> _Supplied entries_:

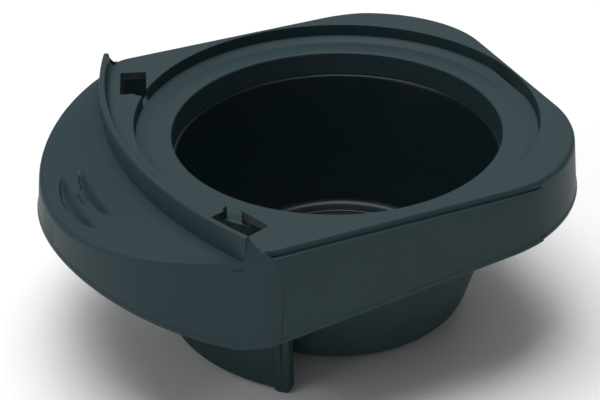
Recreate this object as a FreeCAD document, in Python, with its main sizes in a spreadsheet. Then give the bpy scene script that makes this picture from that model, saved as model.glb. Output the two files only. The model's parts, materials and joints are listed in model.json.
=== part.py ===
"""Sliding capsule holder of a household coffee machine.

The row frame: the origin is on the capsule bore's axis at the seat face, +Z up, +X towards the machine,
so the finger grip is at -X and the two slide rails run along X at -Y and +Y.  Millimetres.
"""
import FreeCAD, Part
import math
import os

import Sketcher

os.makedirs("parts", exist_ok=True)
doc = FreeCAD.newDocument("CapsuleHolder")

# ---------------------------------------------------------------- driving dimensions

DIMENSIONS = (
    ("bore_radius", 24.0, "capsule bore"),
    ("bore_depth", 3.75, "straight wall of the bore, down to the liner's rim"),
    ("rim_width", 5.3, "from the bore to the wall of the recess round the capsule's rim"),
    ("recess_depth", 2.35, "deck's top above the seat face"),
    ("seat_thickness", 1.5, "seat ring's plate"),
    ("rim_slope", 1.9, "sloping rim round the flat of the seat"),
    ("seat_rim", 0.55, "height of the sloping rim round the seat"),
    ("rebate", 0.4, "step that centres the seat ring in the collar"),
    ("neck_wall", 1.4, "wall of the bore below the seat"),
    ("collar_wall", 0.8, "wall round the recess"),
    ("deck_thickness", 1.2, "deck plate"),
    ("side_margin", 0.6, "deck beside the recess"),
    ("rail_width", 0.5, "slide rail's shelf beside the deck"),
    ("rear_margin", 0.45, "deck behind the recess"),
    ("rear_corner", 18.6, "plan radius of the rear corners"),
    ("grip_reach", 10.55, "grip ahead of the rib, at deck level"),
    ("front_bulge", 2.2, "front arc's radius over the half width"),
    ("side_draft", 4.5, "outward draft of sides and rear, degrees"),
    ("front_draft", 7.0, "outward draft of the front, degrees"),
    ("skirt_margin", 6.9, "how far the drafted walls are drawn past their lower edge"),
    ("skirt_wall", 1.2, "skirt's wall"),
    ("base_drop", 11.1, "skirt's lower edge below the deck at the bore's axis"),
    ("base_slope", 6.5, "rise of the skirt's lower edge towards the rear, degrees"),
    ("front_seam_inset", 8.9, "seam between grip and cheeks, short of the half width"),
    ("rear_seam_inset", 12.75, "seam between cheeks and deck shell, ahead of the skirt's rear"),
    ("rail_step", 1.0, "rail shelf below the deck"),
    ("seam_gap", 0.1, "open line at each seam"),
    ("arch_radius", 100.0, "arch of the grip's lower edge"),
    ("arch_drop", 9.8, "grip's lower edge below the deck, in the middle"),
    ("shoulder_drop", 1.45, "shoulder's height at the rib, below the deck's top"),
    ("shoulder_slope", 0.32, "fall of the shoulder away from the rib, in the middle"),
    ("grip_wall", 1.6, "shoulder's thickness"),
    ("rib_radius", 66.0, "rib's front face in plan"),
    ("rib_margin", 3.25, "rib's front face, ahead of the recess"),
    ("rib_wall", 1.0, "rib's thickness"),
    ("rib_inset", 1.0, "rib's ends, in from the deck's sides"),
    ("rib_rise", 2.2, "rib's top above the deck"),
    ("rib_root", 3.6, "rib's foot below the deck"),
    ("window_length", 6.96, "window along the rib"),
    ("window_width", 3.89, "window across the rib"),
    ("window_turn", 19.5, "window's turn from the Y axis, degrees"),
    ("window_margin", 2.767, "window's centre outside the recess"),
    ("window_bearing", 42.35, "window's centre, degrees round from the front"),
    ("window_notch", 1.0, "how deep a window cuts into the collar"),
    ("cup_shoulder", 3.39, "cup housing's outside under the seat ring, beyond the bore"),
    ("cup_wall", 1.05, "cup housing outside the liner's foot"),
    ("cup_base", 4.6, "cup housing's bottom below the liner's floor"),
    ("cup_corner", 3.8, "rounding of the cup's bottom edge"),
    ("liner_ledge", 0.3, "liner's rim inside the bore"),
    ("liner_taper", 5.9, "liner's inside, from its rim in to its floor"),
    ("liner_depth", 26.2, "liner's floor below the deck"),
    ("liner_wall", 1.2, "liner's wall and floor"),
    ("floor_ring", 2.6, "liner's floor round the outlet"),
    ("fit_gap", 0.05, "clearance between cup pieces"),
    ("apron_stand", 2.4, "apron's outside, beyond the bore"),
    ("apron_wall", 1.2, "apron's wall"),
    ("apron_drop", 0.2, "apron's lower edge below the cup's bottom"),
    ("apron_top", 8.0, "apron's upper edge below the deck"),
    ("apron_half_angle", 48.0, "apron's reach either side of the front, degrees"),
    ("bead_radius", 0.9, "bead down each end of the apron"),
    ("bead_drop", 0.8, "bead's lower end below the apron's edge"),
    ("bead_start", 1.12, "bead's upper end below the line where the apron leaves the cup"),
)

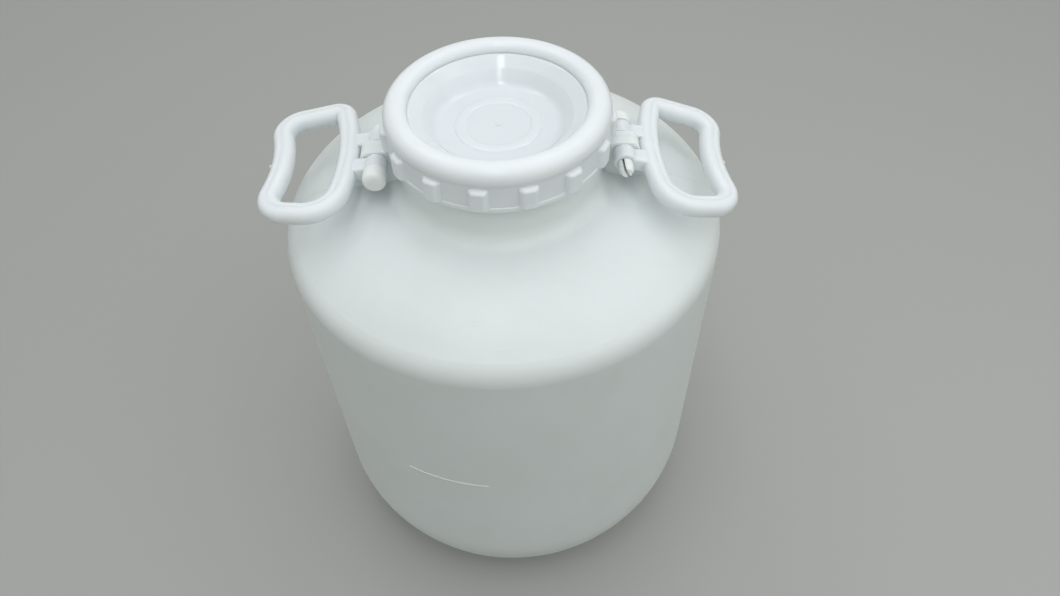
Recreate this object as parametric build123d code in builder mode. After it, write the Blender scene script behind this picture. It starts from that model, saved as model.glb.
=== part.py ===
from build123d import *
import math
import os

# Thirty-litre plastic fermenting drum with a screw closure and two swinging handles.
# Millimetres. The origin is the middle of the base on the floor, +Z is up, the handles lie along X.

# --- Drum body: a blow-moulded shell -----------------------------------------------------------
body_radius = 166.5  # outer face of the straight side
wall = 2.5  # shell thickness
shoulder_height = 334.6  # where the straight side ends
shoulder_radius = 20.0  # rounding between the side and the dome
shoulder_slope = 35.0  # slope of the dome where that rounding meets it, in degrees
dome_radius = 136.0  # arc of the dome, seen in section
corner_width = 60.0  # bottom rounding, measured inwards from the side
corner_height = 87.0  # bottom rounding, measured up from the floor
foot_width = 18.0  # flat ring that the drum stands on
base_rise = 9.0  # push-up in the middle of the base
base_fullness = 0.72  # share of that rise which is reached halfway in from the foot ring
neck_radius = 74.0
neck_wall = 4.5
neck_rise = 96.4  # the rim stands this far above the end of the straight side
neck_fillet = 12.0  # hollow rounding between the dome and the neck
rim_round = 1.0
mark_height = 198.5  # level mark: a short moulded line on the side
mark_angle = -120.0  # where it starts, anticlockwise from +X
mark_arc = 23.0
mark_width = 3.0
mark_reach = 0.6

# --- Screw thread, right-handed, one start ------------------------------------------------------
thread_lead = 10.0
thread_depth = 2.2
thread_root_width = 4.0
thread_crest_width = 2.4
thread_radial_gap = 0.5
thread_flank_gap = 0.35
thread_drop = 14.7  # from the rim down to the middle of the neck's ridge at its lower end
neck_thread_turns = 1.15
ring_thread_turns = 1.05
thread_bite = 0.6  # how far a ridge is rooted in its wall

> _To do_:
All lines that include "object" are to be gathered and copied.

> _Full output_:
Recreate this object as a FreeCAD document, in Python, with its main sizes in a spreadsheet. Then give the bpy scene script that makes this picture from that model, saved as model.glb. Output the two files only. The model's parts, materials and joints are listed in model.json.
Recreate this object as parametric build123d code in builder mode. After it, write the Blender scene script behind this picture. It starts from that model, saved as model.glb.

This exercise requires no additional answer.